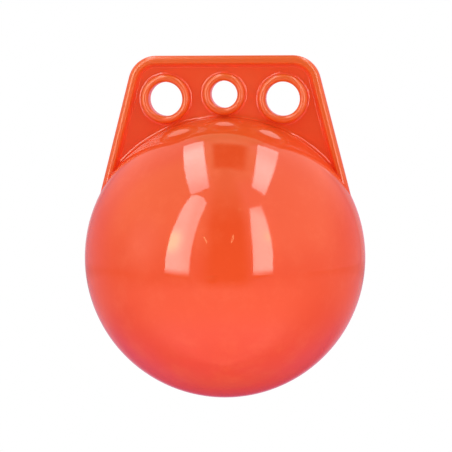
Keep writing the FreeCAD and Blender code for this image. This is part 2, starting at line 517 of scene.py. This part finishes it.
# %% Measure directions
aisle_middle = 7

studio = bpy.data.worlds.new("studio")
bpy.context.scene.world = studio
studio.use_nodes = True
studio.node_tree.nodes.clear()
sky = Recipe(studio.node_tree)
across, back, upwards = sky.parts(sky.add("ShaderNodeTexCoord").outputs["Generated"])
turn = sky.sums("ARCTAN2", across, sky.times(back, -1.0))
off_front = sky.sums("ABSOLUTE", turn)
off_aisle = sky.apart(turn, radians(aisle_middle))
height = sky.sums("ARCSINE", upwards)


def by_turn(value, start, end):
    """Fades in while a compass angle goes from start to end, in degrees."""
    return sky.fade(value, radians(start), radians(end))


def by_height(start, end):
    """Fades in while the height goes from start to end, in degrees."""
    return sky.fade(height, radians(start), radians(end))


def round_spot(value, middle, half_width):
    """One at the middle angle, and zero beyond half a width of it."""
    return sky.fade(sky.apart(value, radians(middle)), radians(half_width), 0.0)


print("directions measured with", len(studio.node_tree.nodes), "nodes")

# %% [markdown]
# White screens stand left and right, bright above and dimmer near the table, and a card makes a
# brighter place on the left one. The screens look warm, because the buoy throws some of its own
# orange on them. A value above 1 is brighter than the white that the camera sees.

# %% Paint the screens
left_low, left_high, left_card = (0.60, 0.34, 0.42), (2.00, 1.28, 0.82), (2.10, 1.40, 1.16)
right_low, right_high = (0.90, 0.50, 0.62), (2.00, 1.20, 0.97)

on_card = sky.times(round_spot(turn, -65, 26), round_spot(height, 12, 28))
left_screen = sky.blend(by_height(-8, 35), left_low, left_high)
left_screen = sky.blend(on_card, left_screen, left_card)
right_screen = sky.blend(by_height(-8, 22), right_low, right_high)
screens = sky.blend(by_turn(turn, -20, 20), left_screen, right_screen)
print("brightest value on the screens", max(left_card), "where the camera's white is 1")

# %% [markdown]
# Behind the buoy the screens give way to a rear wall. A lit backdrop hangs in the middle of it and
# shows through the eyes, so the eyes mirror on the ball as three bright spots.

# %% Paint what is behind
wall_low, wall_left, wall_right = (0.65, 0.36, 0.50), (1.55, 0.84, 0.76), (1.60, 1.00, 0.87)
drop_left, drop_right, drop_top = (1.50, 0.82, 0.70), (1.60, 1.18, 1.10), (0.90, 0.72, 0.42)
drop_low_side, drop_low_middle = (0.66, 0.44, 0.52), (0.86, 0.40, 0.52)

rear_high = sky.blend(sky.fade(across, -0.2, 0.2), wall_left, wall_right)
rear_wall = sky.blend(by_height(6, 34), wall_low, rear_high)
walls = sky.blend(by_turn(off_front, 92, 122), screens, rear_wall)
drop_lit = sky.blend(sky.fade(across, -0.1, 0.2), drop_left, drop_right)
drop_low = sky.blend(by_turn(off_front, 162, 170), drop_low_side, drop_low_middle)
backdrop = sky.blend(by_height(15, 19), drop_low, drop_lit)
backdrop = sky.blend(by_height(48, 56), backdrop, drop_top)
walls = sky.blend(by_turn(off_front, 150, 156), walls, backdrop)
print("rear wall and backdrop painted,", len(studio.node_tree.nodes), "nodes so far")

# %% [markdown]
# A ceiling closes the room. Between the screens, behind the camera, is a dark aisle, which keeps
# the middle of the ball deep in colour. High up the aisle gets brighter and meets the ceiling.

# %% Paint the ceiling and the aisle
ceiling_edge, ceiling_middle = (1.50, 1.32, 0.78), (1.10, 1.45, 0.65)
aisle_low, aisle_high = (0.0, 0.02, 0.0), (0.95, 1.02, 0.58)

ceiling = sky.blend(by_height(78, 88), ceiling_edge, ceiling_middle)
walls = sky.blend(by_height(58, 74), walls, ceiling)
in_aisle = sky.sums("SUBTRACT", 1.0, by_turn(off_aisle, 10, 26))
aisle = sky.blend(by_height(30, 68), aisle_low, aisle_high)
walls = sky.blend(in_aisle, walls, aisle)
print("aisle", aisle_middle, "degrees to the right of the front")

# %% [markdown]
# Below the horizon the gloss mirrors the table. In front it is bright and carries a good deal of
# the buoy's own red. It is darker under the ball, where the ball shades it, and darkest behind.

# %% Paint the mirrored table
table_far, table_near, table_under = (1.90, 0.80, 0.84), (2.00, 0.80, 1.12), (1.40, 0.54, 0.56)
beside_low, beside_high = (0.50, 0.22, 0.34), (0.50, 0.18, 0.44)
rear_low, rear_mid, behind_far = (0.56, 0.22, 0.24), (0.56, 0.10, 0.22), (0.75, 0.36, 0.50)

mirrored_table = sky.blend(by_height(-62, -25), table_near, table_far)
mirrored_table = sky.blend(by_height(-85, -44), table_under, mirrored_table)
table_beside = sky.blend(by_height(-62, -48), beside_low, beside_high)
table_rear = sky.blend(by_height(-62, -48), rear_low, rear_mid)
table_behind = sky.blend(by_turn(off_front, 135, 168), table_beside, table_rear)
table_behind = sky.blend(by_height(-32, -18), table_behind, behind_far)
mirrored_table = sky.blend(by_turn(off_front, 50, 100), mirrored_table, table_behind)
mirrored = sky.blend(by_height(-22, -9), mirrored_table, walls)
print("mirrored table painted,", len(studio.node_tree.nodes), "nodes so far")

# %% [markdown]
# Two faint dark lines cross the mirrored studio near the ball's outline, left and right: the
# table's far edge, just under the horizon, and the upright edges of the backdrop.

# %% Draw the dark edges
edge_share, edge_black = 0.28, (0.0, 0.0, 0.0)

table_edge = sky.times(round_spot(height, -9, 3), by_turn(off_front, 60, 85))
backdrop_edge = sky.times(round_spot(off_front, 150, 4), by_height(30, 16), by_height(-12, -6))
edges = sky.times(sky.sums("MAXIMUM", table_edge, backdrop_edge), edge_share)
mirrored = sky.blend(edges, mirrored, edge_black)
print("edges darken the mirrored studio by", edge_share)

# %% [markdown]
# The light that the plastic scatters is soft and comes from everywhere, more from the left and
# right and less from straight above. It is kept apart from what the gloss mirrors: a ray that left
# the plastic by its gloss sees the painted studio, every other one sees this soft white, and the
# camera sees plain white. Such a switch would look false on a mirror ball, but here it only plays
# the part of the many white cards that a photographer sets round a glossy thing.

# %% Light the room
white = (1.0, 1.0, 1.0)
sides_from, sides_full, middle_strength, side_strength = 0.35, 1.0, 0.74, 1.78
overhead_from, overhead_full, overhead_share = 0.4, 1.0, 0.80

to_side = sky.sums("ABSOLUTE", across)
softness = sky.times(sky.fade(to_side, sides_from, sides_full, middle_strength, side_strength),
                     sky.fade(upwards, overhead_from, overhead_full, 1.0, overhead_share))
soft_light = sky.add("ShaderNodeBackground", Color=white, Strength=softness).outputs[0]
gloss_light = sky.add("ShaderNodeBackground", Color=mirrored).outputs[0]
plain_white = sky.add("ShaderNodeBackground", Color=white).outputs[0]
ray = sky.add("ShaderNodeLightPath").outputs
room = sky.pick(ray["Is Glossy Ray"], soft_light, gloss_light)
room = sky.pick(ray["Is Camera Ray"], room, plain_white)
sky.add("ShaderNodeOutputWorld", Surface=room)
print("room lit with", len(studio.node_tree.nodes), "nodes")

# %% [markdown]
# The picture is shown with the plain colour transform. A film-like one would grey the white
# background and pull the orange towards yellow where it is bright.

# %% Choose how colours are shown
bpy.context.scene.view_settings.view_transform = "Standard"
print("view transform", bpy.context.scene.view_settings.view_transform)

++++++++

**What needs to be done:** Give back each line above precisely as it stands.

**Task answer:**
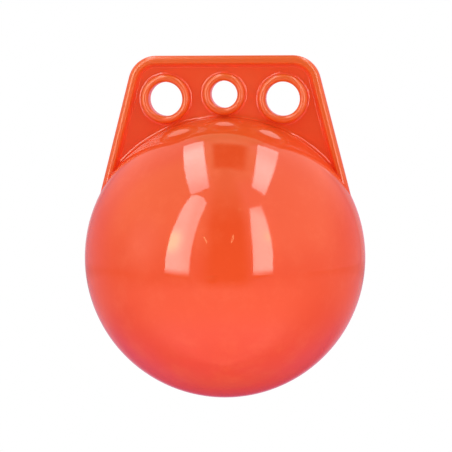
Keep writing the FreeCAD and Blender code for this image. This is part 2, starting at line 517 of scene.py. This part finishes it.
# %% Measure directions
aisle_middle = 7

studio = bpy.data.worlds.new("studio")
bpy.context.scene.world = studio
studio.use_nodes = True
studio.node_tree.nodes.clear()
sky = Recipe(studio.node_tree)
across, back, upwards = sky.parts(sky.add("ShaderNodeTexCoord").outputs["Generated"])
turn = sky.sums("ARCTAN2", across, sky.times(back, -1.0))
off_front = sky.sums("ABSOLUTE", turn)
off_aisle = sky.apart(turn, radians(aisle_middle))
height = sky.sums("ARCSINE", upwards)


def by_turn(value, start, end):
    """Fades in while a compass angle goes from start to end, in degrees."""
    return sky.fade(value, radians(start), radians(end))


def by_height(start, end):
    """Fades in while the height goes from start to end, in degrees."""
    return sky.fade(height, radians(start), radians(end))


def round_spot(value, middle, half_width):
    """One at the middle angle, and zero beyond half a width of it."""
    return sky.fade(sky.apart(value, radians(middle)), radians(half_width), 0.0)


print("directions measured with", len(studio.node_tree.nodes), "nodes")

# %% [markdown]
# White screens stand left and right, bright above and dimmer near the table, and a card makes a
# brighter place on the left one. The screens look warm, because the buoy throws some of its own
# orange on them. A value above 1 is brighter than the white that the camera sees.

# %% Paint the screens
left_low, left_high, left_card = (0.60, 0.34, 0.42), (2.00, 1.28, 0.82), (2.10, 1.40, 1.16)
right_low, right_high = (0.90, 0.50, 0.62), (2.00, 1.20, 0.97)

on_card = sky.times(round_spot(turn, -65, 26), round_spot(height, 12, 28))
left_screen = sky.blend(by_height(-8, 35), left_low, left_high)
left_screen = sky.blend(on_card, left_screen, left_card)
right_screen = sky.blend(by_height(-8, 22), right_low, right_high)
screens = sky.blend(by_turn(turn, -20, 20), left_screen, right_screen)
print("brightest value on the screens", max(left_card), "where the camera's white is 1")

# %% [markdown]
# Behind the buoy the screens give way to a rear wall. A lit backdrop hangs in the middle of it and
# shows through the eyes, so the eyes mirror on the ball as three bright spots.

# %% Paint what is behind
wall_low, wall_left, wall_right = (0.65, 0.36, 0.50), (1.55, 0.84, 0.76), (1.60, 1.00, 0.87)
drop_left, drop_right, drop_top = (1.50, 0.82, 0.70), (1.60, 1.18, 1.10), (0.90, 0.72, 0.42)
drop_low_side, drop_low_middle = (0.66, 0.44, 0.52), (0.86, 0.40, 0.52)

rear_high = sky.blend(sky.fade(across, -0.2, 0.2), wall_left, wall_right)
rear_wall = sky.blend(by_height(6, 34), wall_low, rear_high)
walls = sky.blend(by_turn(off_front, 92, 122), screens, rear_wall)
drop_lit = sky.blend(sky.fade(across, -0.1, 0.2), drop_left, drop_right)
drop_low = sky.blend(by_turn(off_front, 162, 170), drop_low_side, drop_low_middle)
backdrop = sky.blend(by_height(15, 19), drop_low, drop_lit)
backdrop = sky.blend(by_height(48, 56), backdrop, drop_top)
walls = sky.blend(by_turn(off_front, 150, 156), walls, backdrop)
print("rear wall and backdrop painted,", len(studio.node_tree.nodes), "nodes so far")

# %% [markdown]
# A ceiling closes the room. Between the screens, behind the camera, is a dark aisle, which keeps
# the middle of the ball deep in colour. High up the aisle gets brighter and meets the ceiling.

# %% Paint the ceiling and the aisle
ceiling_edge, ceiling_middle = (1.50, 1.32, 0.78), (1.10, 1.45, 0.65)
aisle_low, aisle_high = (0.0, 0.02, 0.0), (0.95, 1.02, 0.58)

ceiling = sky.blend(by_height(78, 88), ceiling_edge, ceiling_middle)
walls = sky.blend(by_height(58, 74), walls, ceiling)
in_aisle = sky.sums("SUBTRACT", 1.0, by_turn(off_aisle, 10, 26))
aisle = sky.blend(by_height(30, 68), aisle_low, aisle_high)
walls = sky.blend(in_aisle, walls, aisle)
print("aisle", aisle_middle, "degrees to the right of the front")

# %% [markdown]
# Below the horizon the gloss mirrors the table. In front it is bright and carries a good deal of
# the buoy's own red. It is darker under the ball, where the ball shades it, and darkest behind.

# %% Paint the mirrored table
table_far, table_near, table_under = (1.90, 0.80, 0.84), (2.00, 0.80, 1.12), (1.40, 0.54, 0.56)
beside_low, beside_high = (0.50, 0.22, 0.34), (0.50, 0.18, 0.44)
rear_low, rear_mid, behind_far = (0.56, 0.22, 0.24), (0.56, 0.10, 0.22), (0.75, 0.36, 0.50)

mirrored_table = sky.blend(by_height(-62, -25), table_near, table_far)
mirrored_table = sky.blend(by_height(-85, -44), table_under, mirrored_table)
table_beside = sky.blend(by_height(-62, -48), beside_low, beside_high)
table_rear = sky.blend(by_height(-62, -48), rear_low, rear_mid)
table_behind = sky.blend(by_turn(off_front, 135, 168), table_beside, table_rear)
table_behind = sky.blend(by_height(-32, -18), table_behind, behind_far)
mirrored_table = sky.blend(by_turn(off_front, 50, 100), mirrored_table, table_behind)
mirrored = sky.blend(by_height(-22, -9), mirrored_table, walls)
print("mirrored table painted,", len(studio.node_tree.nodes), "nodes so far")

# %% [markdown]
# Two faint dark lines cross the mirrored studio near the ball's outline, left and right: the
# table's far edge, just under the horizon, and the upright edges of the backdrop.

# %% Draw the dark edges
edge_share, edge_black = 0.28, (0.0, 0.0, 0.0)

table_edge = sky.times(round_spot(height, -9, 3), by_turn(off_front, 60, 85))
backdrop_edge = sky.times(round_spot(off_front, 150, 4), by_height(30, 16), by_height(-12, -6))
edges = sky.times(sky.sums("MAXIMUM", table_edge, backdrop_edge), edge_share)
mirrored = sky.blend(edges, mirrored, edge_black)
print("edges darken the mirrored studio by", edge_share)

# %% [markdown]
# The light that the plastic scatters is soft and comes from everywhere, more from the left and
# right and less from straight above. It is kept apart from what the gloss mirrors: a ray that left
# the plastic by its gloss sees the painted studio, every other one sees this soft white, and the
# camera sees plain white. Such a switch would look false on a mirror ball, but here it only plays
# the part of the many white cards that a photographer sets round a glossy thing.

# %% Light the room
white = (1.0, 1.0, 1.0)
sides_from, sides_full, middle_strength, side_strength = 0.35, 1.0, 0.74, 1.78
overhead_from, overhead_full, overhead_share = 0.4, 1.0, 0.80

to_side = sky.sums("ABSOLUTE", across)
softness = sky.times(sky.fade(to_side, sides_from, sides_full, middle_strength, side_strength),
                     sky.fade(upwards, overhead_from, overhead_full, 1.0, overhead_share))
soft_light = sky.add("ShaderNodeBackground", Color=white, Strength=softness).outputs[0]
gloss_light = sky.add("ShaderNodeBackground", Color=mirrored).outputs[0]
plain_white = sky.add("ShaderNodeBackground", Color=white).outputs[0]
ray = sky.add("ShaderNodeLightPath").outputs
room = sky.pick(ray["Is Glossy Ray"], soft_light, gloss_light)
room = sky.pick(ray["Is Camera Ray"], room, plain_white)
sky.add("ShaderNodeOutputWorld", Surface=room)
print("room lit with", len(studio.node_tree.nodes), "nodes")

# %% [markdown]
# The picture is shown with the plain colour transform. A film-like one would grey the white
# background and pull the orange towards yellow where it is bright.

# %% Choose how colours are shown
bpy.context.scene.view_settings.view_transform = "Standard"
print("view transform", bpy.context.scene.view_settings.view_transform)